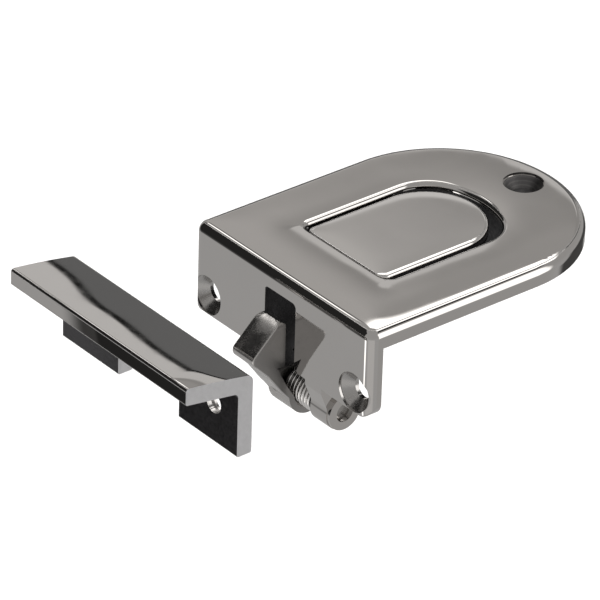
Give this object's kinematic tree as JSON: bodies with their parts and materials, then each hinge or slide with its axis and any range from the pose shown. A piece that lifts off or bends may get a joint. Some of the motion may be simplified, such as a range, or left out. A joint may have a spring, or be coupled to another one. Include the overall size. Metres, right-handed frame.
{
  "type": "pushbutton latch",
  "caption": "Surface-mounted pushbutton latch for a hatch or gate: round-ended plate with a folded-down front flange, sprung hook worked by a recessed button, and an angle-section keeper.",
  "frame": {"origin": "middle of the inner corner that the latch is set on: the plate's underside is Z = 0, the flange's inner face is Y = 0, and X = 0 halves its width", "axes": "+Z out of the plate's face, +Y along the plate towards its round end (the keeper lies towards -Y), +X along the flange, to the right for someone looking along +Y"},
  "size_m": [0.066, 0.1383, 0.0429],
  "materials": {
    "polished_casting": "mirror-polished cast stainless steel, the inner faces left as cast",
    "turned_steel": "turned stainless steel pin",
    "spring_wire": "drawn spring wire, bright"
  },
  "bodies": {
    "latch_body": {"housing": "polished_casting", "button_pin": "turned_steel", "pivot_pin": "turned_steel", "torsion_spring": "spring_wire"},
    "button": {"push_button": "polished_casting"},
    "hook_body": {"hook": "polished_casting"},
    "keeper_body": {"keeper": "polished_casting"}
  },
  "joints": [
    {"name": "button_hinge", "type": "hinge", "parent": "latch_body", "child": "button", "pos_m": [0, 0.0175, -0.001], "axis": [-1, 0, 0], "range_deg": [0, 22]},
    {"name": "hook_pivot", "type": "hinge", "parent": "latch_body", "child": "hook_body", "pos_m": [0, 0.0027, -0.0264], "axis": [-1, 0, 0], "range_deg": [0, 15.62], "stiffness_Nm_per_rad": 0.14, "springref_deg": -60.16, "deforming": ["torsion_spring"]},
    {"name": "keeper_travel", "type": "slide", "parent": "latch_body", "child": "keeper_body", "axis": [0, 0.9922, -0.1249], "range_m": [0, 0.0272]}
  ],
  "couplings": [
    {"joint": "hook_pivot", "follows": "button_hinge", "ratio": 0.71}
  ]
}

(WHAT NEEDS TO BE DONE):
Identify the lines that hold the word "slide". Copy every one of them.

(RESPONSE FOR THIS EXERCISE):
Give this object's kinematic tree as JSON: bodies with their parts and materials, then each hinge or slide with its axis and any range from the pose shown. A piece that lifts off or bends may get a joint. Some of the motion may be simplified, such as a range, or left out. A joint may have a spring, or be coupled to another one. Include the overall size. Metres, right-handed frame.
    {"name": "keeper_travel", "type": "slide", "parent": "latch_body", "child": "keeper_body", "axis": [0, 0.9922, -0.1249], "range_m": [0, 0.0272]}